また、技術職がゆえ、一度離職してしまうと感覚が取り戻しづらいために復職を懸念する歯科技工士もいます。一方で、「もっと臨床のことを知りたい」という強い思いで歯科衛生士や歯科医師の国家資格を取り、ダブルライセンス保持者として働く歯科技工士もいます。
8.歯科技工士の数と求人状況
厚生労働省が発表した平成30年 衛生行政報告例によると、現在歯科技工士として働いている方は、全国で34,468人といわれています。
歯科医院は全国に69,000軒存在していますので、単純計算で2つのクリニックを1人で請け負っていることになります。そのように歯科技工士の数は全国的に不足しているため、求人倍率は高くなっています。
9.歯科技工士の離職率
専門学校を卒業して5年以内の離職率は、8割と言われています。
「7. 歯科技工士の給料」にも記載した通り、卒後の年収は低い傾向にあり、かつ人材不足でハードな労働環境を強いられることが原因のひとつにあるようです。
10.歯科技工士として働く場所は?
歯科技工士学校を卒業した後は、主に歯科技工所・歯科医院・独立開業の3つの進路があります。
歯科技工所(通称「ラボ」)で働く歯科技工士は、さまざまな歯科医院から注文を受けて技工物を製作します。
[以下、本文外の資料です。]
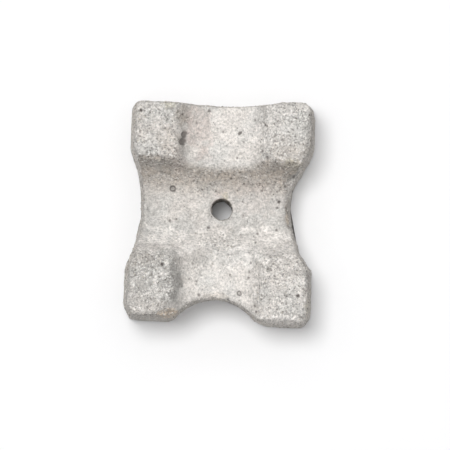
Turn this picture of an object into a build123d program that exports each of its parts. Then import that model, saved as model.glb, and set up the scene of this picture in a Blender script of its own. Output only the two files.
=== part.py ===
"""Cast concrete bar spacer.

One block with a flat back, which lies on the formwork, and four posts on its face. A deep trough
and a shallower saddle cross between the posts, and each of the four sides is hollowed, so that a
bar can be held at several different covers. A hole down the middle takes the tying wire.

Seen from above, +X is to the right and +Y is away from the viewer, towards the shallowest side.
The origin is in the middle of the flat back.
"""

import os
from dataclasses import dataclass
from math import radians, sin, sqrt, tan

from build123d import *

# The block at its flat back. The casting is a little narrower at its back and shorter on its left.
width = 43.8
length = 52.7
back_narrower = 1.0
left_shorter = 1.3
draft_angle = 2.5

# Levels above the flat back: the cover that each channel gives, and the posts beside the saddle
trough_cover = 20.0
saddle_cover = 25.0
post_rise = 5.0

# Corners of the posts, at their tops
front_left_round = 1.8
front_right_round = 1.6
back_left_round = 1.6
back_right_round = 2.4

# Trough along X. Its walls carry on at a tangent from the round seat.
trough_radius = 9.9
trough_wall_slope = 64.0
trough_y = 0.5

# Saddle along Y. A rounded root joins its shallow seat to each wall.
saddle_radius = 20.0
saddle_gap = 16.4
saddle_root_round = 5.0
saddle_wall_slope = 54.0
saddle_x = 0.0

# Rounds where the two channels meet, along their rims on the posts, and round the posts' outsides
lip_round = 3.0
rim_round = 2.5
post_round = 1.2

# Hollow in each side, and how far its middle lies off the middle of the side. Its shoulders are
# rounded at the tops of the posts as given here, from left to right or from front to back.
back_seat_depth = 1.3
back_foot = 8.2
back_seat_shift = -0.5
back_seat_left_round = 10.0
back_seat_right_round = 10.0
left_seat_depth = 3.1
left_seat_radius = 30.0
left_seat_shift = 0.5
left_seat_front_round = 3.7
left_seat_back_round = 2.7
right_seat_depth = 5.3
right_seat_radius = 20.0
right_seat_shift = 1.5
right_seat_front_round = 1.6
right_seat_back_round = 3.7

# The front hollow is the deepest. A plain core makes it, so that its wall has no draft.
front_seat_depth = 5.7
front_seat_radius = 11.5
front_seat_shift = -0.5
front_seat_left_round = 2.9
front_seat_right_round = 6.0

# Hole for the tying wire
wire_hole_diameter = 5.0
wire_hole_x = 0.3
wire_hole_y = 0.3


@dataclass
class BarChannel:
    """A channel across the face: a round seat for the bar, and a flared wall up each side."""

    cover: float
    radius: float
    gap: float
    wall_slope: float

    def foot(self):
        """Level at which the seat gives way to the walls."""
        return self.cover + self.radius - sqrt(self.radius**2 - (self.gap / 2) ** 2)

    def half_mouth(self, level):
        """Half the distance between the walls at a level above their feet."""
        return self.gap / 2 + (level - self.foot()) / tan(radians(self.wall_slope))

    def section(self, top):
        """The channel's section up to a level clear of the block, drawn across its middle."""
        half_gap, half_top = self.gap / 2, self.half_mouth(top)
        with BuildSketch() as drawn:
            with BuildLine():
                seat = ThreePointArc((-half_gap, self.foot()), (0, self.cover), (half_gap, self.foot()))
                Polyline(seat @ 1, (half_top, top), (-half_top, top), seat @ 0)
            make_face()
        return drawn.sketch


@dataclass
class SideSeat:
    """A hollow in one side, where a bar lies when the block stands on the opposite feet."""

    outward: Vector
    depth: float
    radius: float
    shift: float
    shoulder_rounds: tuple

    def along(self):
        """Direction of the side, towards its second shoulder."""
        return Vector(abs(self.outward.Y), abs(self.outward.X))

    def centre(self, reach):
        """Middle of the round, for a side that lies at reach."""
        return self.along() * self.shift + self.outward * (reach - self.depth + self.radius)

    def cut(self, drawn, reach):
        """Cut the hollow into a sketch, and return its shoulders with their rounds."""
        with Locations(self.centre(reach)):
            Circle(self.radius, mode=Mode.SUBTRACT)
        shoulders = drawn.vertices(Select.LAST).sort_by(Axis((0, 0), self.along()))
        return list(zip([Vector(*shoulder) for shoulder in shoulders], self.shoulder_rounds))


height = saddle_cover + post_rise
drawn_in = height * tan(radians(draft_angle))
half_front, half_back = width / 2, (width - back_narrower) / 2
half_left, half_right = (length - left_shorter) / 2, length / 2
mean_half_width, mean_half_length = (half_front + half_back) / 2, (half_left + half_right) / 2

trough_gap = 2 * trough_radius * sin(radians(trough_wall_slope))
trough = BarChannel(trough_cover, trough_radius, trough_gap, trough_wall_slope)
saddle = BarChannel(saddle_cover, saddle_radius, saddle_gap, saddle_wall_slope)

back_half_span = half_back - back_foot
back_seat_radius = (back_half_span**2 + back_seat_depth**2) / (2 * back_seat_depth)
back_seat = SideSeat(
    Vector(0, 1),
    back_seat_depth,
    back_seat_radius,
    back_seat_shift,
    (back_seat_left_round, back_seat_right_round),
)
left_seat = SideSeat(
    Vector(-1, 0),
    left_seat_depth,
    left_seat_radius,
    left_seat_shift,
    (left_seat_front_round, left_seat_back_round),
)
right_seat = SideSeat(
    Vector(1, 0),
    right_seat_depth,
    right_seat_radius,
    right_seat_shift,
    (right_seat_front_round, right_seat_back_round),
)
front_seat = SideSeat(
    Vector(0, -1),
    front_seat_depth,
    front_seat_radius,
    front_seat_shift,
    (front_seat_left_round, front_seat_right_round),
)

with BuildSketch() as outline:
    corners = [
        (Vector(-half_front, -half_left), front_left_round),
        (Vector(half_front, -half_right), front_right_round),
        (Vector(half_back, half_right), back_right_round),
        (Vector(-half_back, half_left), back_left_round),
    ]
    with BuildLine():
        Polyline(*[corner for corner, _ in corners], close=True)
    make_face()
    rounds = corners + back_seat.cut(outline, mean_half_length)
    for seat in (left_seat, right_seat):
        rounds = rounds + seat.cut(outline, mean_half_width)
    for place, top_round in rounds:
        fillet(outline.vertices().sort_by_distance(place)[0], top_round + drawn_in)

# What is left out above the block: the space over its posts, and the two channels below that
with BuildPart() as left_out:
    with BuildSketch(Plane.XY.offset(height)):
        Rectangle(2 * width, 2 * length)
    extrude(amount=height)
    with BuildSketch(Plane.YZ.offset(-width)):
        with Locations((trough_y, 0)):
            add(trough.section(height + post_rise))
    extrude(amount=2 * width)
    with BuildSketch(Plane.XZ.offset(-length)) as saddle_sketch:
        with Locations((saddle_x, 0)):
            add(saddle.section(height + post_rise))
        fillet(saddle_sketch.vertices().group_by(Axis.Y)[0], saddle_root_round)
    extrude(amount=2 * length)

    # Where the channels cross, the edges run down each post and over the bridge between two
    reach_x, reach_y = saddle.half_mouth(height), trough.half_mouth(height)
    crossing = left_out.edges().filter_by_position(Axis.X, saddle_x - reach_x, saddle_x + reach_x)
    crossing = crossing.filter_by_position(Axis.Y, trough_y - reach_y, trough_y + reach_y)
    crossing = crossing.filter_by_position(Axis.Z, trough_cover, height, (False, False))
    fillet(crossing, min(lip_round, saddle_cover - trough_cover))

    # The rim of each channel, at the level of the post tops
    rims = left_out.edges().filter_by_position(Axis.Z, height - rim_round, height + rim_round)
    rims = rims.filter_by_position(Axis.X, -width, width, (False, False))
    rims = rims.filter_by_position(Axis.Y, -length, length, (False, False))
    fillet(rims, rim_round)

with BuildPart() as block:
    add(outline.sketch)
    extrude(amount=height)
    ends = block.faces().filter_by(Axis.Z)
    draft(block.faces() - ends, Plane.XY, draft_angle)

    with BuildSketch():
        with Locations(front_seat.centre(mean_half_length)):
            Circle(front_seat.radius)
    extrude(amount=height, mode=Mode.SUBTRACT)
    shoulders = block.edges(Select.LAST).filter_by(lambda edge: edge.bounding_box().size.Z > height / 2)
    for shoulder, radius in zip(shoulders.sort_by(Axis.X), front_seat.shoulder_rounds):
        fillet(shoulder, radius)

    fillet(block.faces().sort_by(Axis.Z)[-1].edges(), post_round)
    add(left_out.part, mode=Mode.SUBTRACT)
    with Locations((wire_hole_x, wire_hole_y, 0)):
        Hole(wire_hole_diameter / 2)

block.part.label = "spacer_block"
os.makedirs("parts", exist_ok=True)
export_step(block.part, "parts/spacer_block.step")
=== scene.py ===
"""Looks of the cast concrete spacer: the block's cast face, its sand, and the table that it lies on."""

import logging
from dataclasses import dataclass, field
from enum import Enum
from math import cos, pi, radians, sin

import bmesh
import bpy
import numpy as np
from mathutils import Matrix, Vector
from mathutils.bvhtree import BVHTree

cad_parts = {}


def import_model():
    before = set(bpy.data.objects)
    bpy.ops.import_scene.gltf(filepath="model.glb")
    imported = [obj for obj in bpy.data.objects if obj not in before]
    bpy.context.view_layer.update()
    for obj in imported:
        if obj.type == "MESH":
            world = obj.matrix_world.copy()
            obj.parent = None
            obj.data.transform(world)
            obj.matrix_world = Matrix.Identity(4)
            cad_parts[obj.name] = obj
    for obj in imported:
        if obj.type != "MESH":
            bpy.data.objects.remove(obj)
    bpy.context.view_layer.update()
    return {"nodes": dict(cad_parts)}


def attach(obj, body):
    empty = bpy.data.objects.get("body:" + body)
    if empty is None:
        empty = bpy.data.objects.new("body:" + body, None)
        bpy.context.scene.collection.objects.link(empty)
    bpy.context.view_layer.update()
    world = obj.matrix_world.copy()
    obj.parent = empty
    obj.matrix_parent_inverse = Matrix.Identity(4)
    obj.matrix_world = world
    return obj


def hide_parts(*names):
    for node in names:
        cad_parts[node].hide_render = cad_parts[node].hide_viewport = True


MM = 0.001
Colour = tuple[float, float, float, float]

log = logging.getLogger("spacer")


def smooth_step(low: float, high: float, values: np.ndarray) -> np.ndarray:
    """Ease from 0 at low to 1 at high.

    Args:
        low: Where the rise starts.
        high: Where the rise ends. It may be below low, for a fall.
        values: The numbers to ease.

    Returns:
        Numbers from 0 to 1.
    """
    share = np.clip((values - low) / (high - low), 0.0, 1.0)
    return share * share * (3.0 - 2.0 * share)


@dataclass(frozen=True)
class PhotoView:
    """Where the camera stands over the block, in the frame of the picture."""

    frame_px: int = 450
    metres_per_px: float = 0.0002336
    distance: float = 1.6
    lean: float = 1.5
    turn: float = 2.0
    block_px: tuple[float, float] = (220.4, 213.2)
    sensor: float = 36.0

    def right(self) -> Vector:
        """Direction in the frame of the part that runs to the right in the picture."""
        return Vector((cos(radians(self.turn)), sin(radians(self.turn)), 0.0))

    def up(self) -> Vector:
        """Direction along the floor that runs up in the picture."""
        return Vector((-sin(radians(self.turn)), cos(radians(self.turn)), 0.0))

    def back(self) -> Vector:
        """Direction from the floor to the camera."""
        return Vector((0, 0, cos(radians(self.lean)))) - self.up() * sin(radians(self.lean))

    def on_floor(self, px: float, py: float) -> Vector:
        """Point of the floor that a pixel shows.

        Args:
            px: Pixels from the left edge of the picture.
            py: Pixels from its top edge.

        Returns:
            The point, in metres.
        """
        across, down = px - self.block_px[0], py - self.block_px[1]
        return (self.right() * across - self.up() * down) * self.metres_per_px

    def stand(self) -> Vector:
        """Place of the camera."""
        middle = self.frame_px / 2
        return self.on_floor(middle, middle) + self.back() * self.distance

    def aim(self, px: float, py: float) -> tuple[Vector, Vector]:
        """Line of sight through a pixel, as its start and its direction."""
        start = self.stand()
        return start, (self.on_floor(px, py) - start).normalized()

    def camera(self) -> bpy.types.Object:
        """Make the camera and use it for the scene.

        Returns:
            The camera object.
        """
        data = bpy.data.cameras.new("photo_view")
        data.sensor_width = self.sensor
        data.lens = self.sensor * self.distance / (self.frame_px * self.metres_per_px)
        camera = bpy.data.objects.new("photo_view", data)
        turned = Matrix((self.right(), self.back().cross(self.right()), self.back())).transposed()
        camera.matrix_world = Matrix.Translation(self.stand()) @ turned.to_4x4()
        bpy.context.scene.collection.objects.link(camera)
        bpy.context.scene.camera = camera
        return camera


class Noise:
    """Smooth random numbers in space, from about -1 to 1."""

    def __init__(self, seed: int) -> None:
        """Fill the lattice and turn it away from the block's own directions.

        Args:
            seed: Number that fixes the pattern.
        """
        chance = np.random.default_rng(seed)
        self.lattice = chance.uniform(-1.0, 1.0, (64, 64, 64))
        self.turned = np.linalg.qr(chance.normal(size=(3, 3)))[0]

    def __call__(self, places: np.ndarray, grain: float) -> np.ndarray:
        """Read the noise.

        Args:
            places: Points, in millimetres.
            grain: Size of the pattern's cells, in millimetres.

        Returns:
            One number for each point.
        """
        q = places @ self.turned / grain
        cell = np.floor(q).astype(int)
        f = q - cell
        f = f * f * f * (f * (f * 6.0 - 15.0) + 10.0)
        total = np.zeros(len(q))
        for corner in np.ndindex(2, 2, 2):
            x, y, z = ((cell + corner) % 64).T
            total += self.lattice[x, y, z] * np.prod(np.where(corner, f, 1.0 - f), axis=1)
        return total * 1.5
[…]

歯科技工所によっては、海外からの依頼を受けているところもあります。
歯科医院で働く歯科技工士は、基本的には勤め先の歯科医院に通う患者さんの技工物を製作します。歯科医院によっては、歯科技工士が印象採得を行なったり、患者さんへの説明を行ったりするところもあります。
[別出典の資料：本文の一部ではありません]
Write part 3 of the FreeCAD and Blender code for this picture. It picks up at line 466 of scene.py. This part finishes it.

また、「9. 歯科技工士の離職率」でも記載した通り、現状では離職してしまう歯科技工士が多く、離職した方は歯科医院の事務長や歯科関連企業など、歯科の知識を活かした職種に勤める方もいるようです。
11.歯だけじゃない!エピテーゼに特殊メイク?!
歯科技工士の中には、エピテーゼの製作や、特殊メイクを行なっている方もいます。
「エピテーゼ」とは、事故やがんなどで生じた体の欠損部に対して、審美的な回復を行うための医療用具です。眼や指、耳、乳房などをリアルに再現していくのですが、実はこの技術、歯科技工の技術に通じているのです。
細やかな皮膚のシワを加えたり、毛細血管などを着色していくことで、本物と見分けがつかないくらいに仕上げます。
エピテーゼは、体の一部を失った患者さんの精神的苦痛を解放することができるという、大きな役割を果たしているのです。
さらにこの技術、映画などの特殊メイクなどにも通じる技術なんです。なんでもリアルに作り上げる、歯科技工士ならではの凄技ですね。
12.世界の歯科技工士事情_すごいぞ世界のセラミスト!
歯科技工士は給与面や離職率など決してネガティブな現状ばかりではありません。
日本人歯科技工士の繊細さと日本の技術は、アメリカやヨーロッパなど世界中で“飛び抜けて素晴らしい” と評価されています。日本には一流のセラミスト(歯科技工士)がたくさんいますから、歯科技工士として学ぶには他国にはない恵まれた環境です。
歯科医師や患者から「一緒に仕事をしたい」「私の歯をつくってほしい」と指名されるセラミストも多く存在し、各国からその技術を学びに来日する歯科医師や歯科技工士がいるほどです。歯科技工士は自分の腕と努力次第で、歯科業界で最も飛躍できる職業です。